— START OF Source data —

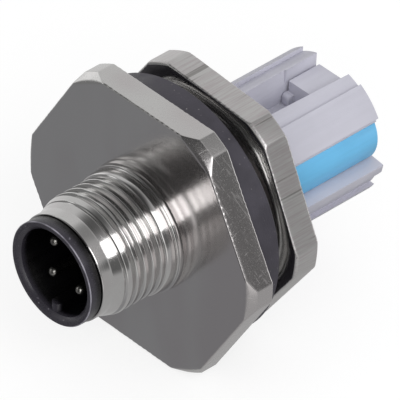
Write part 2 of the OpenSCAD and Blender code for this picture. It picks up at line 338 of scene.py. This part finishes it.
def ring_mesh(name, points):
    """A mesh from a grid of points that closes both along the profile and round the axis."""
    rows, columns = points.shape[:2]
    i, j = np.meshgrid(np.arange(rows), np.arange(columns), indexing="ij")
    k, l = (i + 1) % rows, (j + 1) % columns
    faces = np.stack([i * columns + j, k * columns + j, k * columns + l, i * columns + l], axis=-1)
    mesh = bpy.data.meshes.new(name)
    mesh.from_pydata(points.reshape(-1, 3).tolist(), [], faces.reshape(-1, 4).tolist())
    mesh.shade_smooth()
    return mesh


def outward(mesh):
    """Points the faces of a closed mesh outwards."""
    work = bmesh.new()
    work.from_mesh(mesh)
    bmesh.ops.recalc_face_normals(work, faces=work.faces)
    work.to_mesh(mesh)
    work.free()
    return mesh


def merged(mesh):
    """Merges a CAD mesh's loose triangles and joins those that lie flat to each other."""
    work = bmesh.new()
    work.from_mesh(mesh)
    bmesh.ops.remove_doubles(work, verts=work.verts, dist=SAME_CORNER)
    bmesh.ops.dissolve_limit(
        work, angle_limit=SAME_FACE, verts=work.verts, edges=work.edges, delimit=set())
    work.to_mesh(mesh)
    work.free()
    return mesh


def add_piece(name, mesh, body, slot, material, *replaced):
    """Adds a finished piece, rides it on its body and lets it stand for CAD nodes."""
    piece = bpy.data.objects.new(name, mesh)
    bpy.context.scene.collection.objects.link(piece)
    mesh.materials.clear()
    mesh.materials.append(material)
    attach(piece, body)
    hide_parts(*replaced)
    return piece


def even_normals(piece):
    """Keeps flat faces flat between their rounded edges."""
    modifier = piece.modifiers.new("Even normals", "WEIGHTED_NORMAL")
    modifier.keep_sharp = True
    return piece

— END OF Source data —

* What this task involves *
Copy all data exactly, start to finish.

* Expected answer *
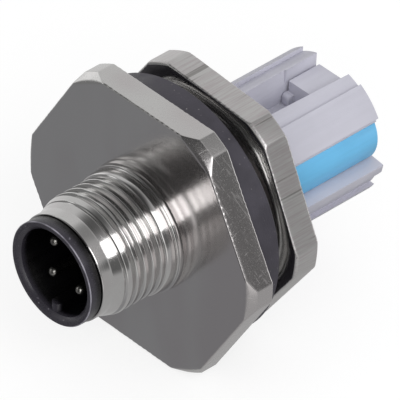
Write part 2 of the OpenSCAD and Blender code for this picture. It picks up at line 338 of scene.py. This part finishes it.
def ring_mesh(name, points):
    """A mesh from a grid of points that closes both along the profile and round the axis."""
    rows, columns = points.shape[:2]
    i, j = np.meshgrid(np.arange(rows), np.arange(columns), indexing="ij")
    k, l = (i + 1) % rows, (j + 1) % columns
    faces = np.stack([i * columns + j, k * columns + j, k * columns + l, i * columns + l], axis=-1)
    mesh = bpy.data.meshes.new(name)
    mesh.from_pydata(points.reshape(-1, 3).tolist(), [], faces.reshape(-1, 4).tolist())
    mesh.shade_smooth()
    return mesh


def outward(mesh):
    """Points the faces of a closed mesh outwards."""
    work = bmesh.new()
    work.from_mesh(mesh)
    bmesh.ops.recalc_face_normals(work, faces=work.faces)
    work.to_mesh(mesh)
    work.free()
    return mesh


def merged(mesh):
    """Merges a CAD mesh's loose triangles and joins those that lie flat to each other."""
    work = bmesh.new()
    work.from_mesh(mesh)
    bmesh.ops.remove_doubles(work, verts=work.verts, dist=SAME_CORNER)
    bmesh.ops.dissolve_limit(
        work, angle_limit=SAME_FACE, verts=work.verts, edges=work.edges, delimit=set())
    work.to_mesh(mesh)
    work.free()
    return mesh


def add_piece(name, mesh, body, slot, material, *replaced):
    """Adds a finished piece, rides it on its body and lets it stand for CAD nodes."""
    piece = bpy.data.objects.new(name, mesh)
    bpy.context.scene.collection.objects.link(piece)
    mesh.materials.clear()
    mesh.materials.append(material)
    attach(piece, body)
    hide_parts(*replaced)
    return piece


def even_normals(piece):
    """Keeps flat faces flat between their rounded edges."""
    modifier = piece.modifiers.new("Even normals", "WEIGHTED_NORMAL")
    modifier.keep_sharp = True
    return piece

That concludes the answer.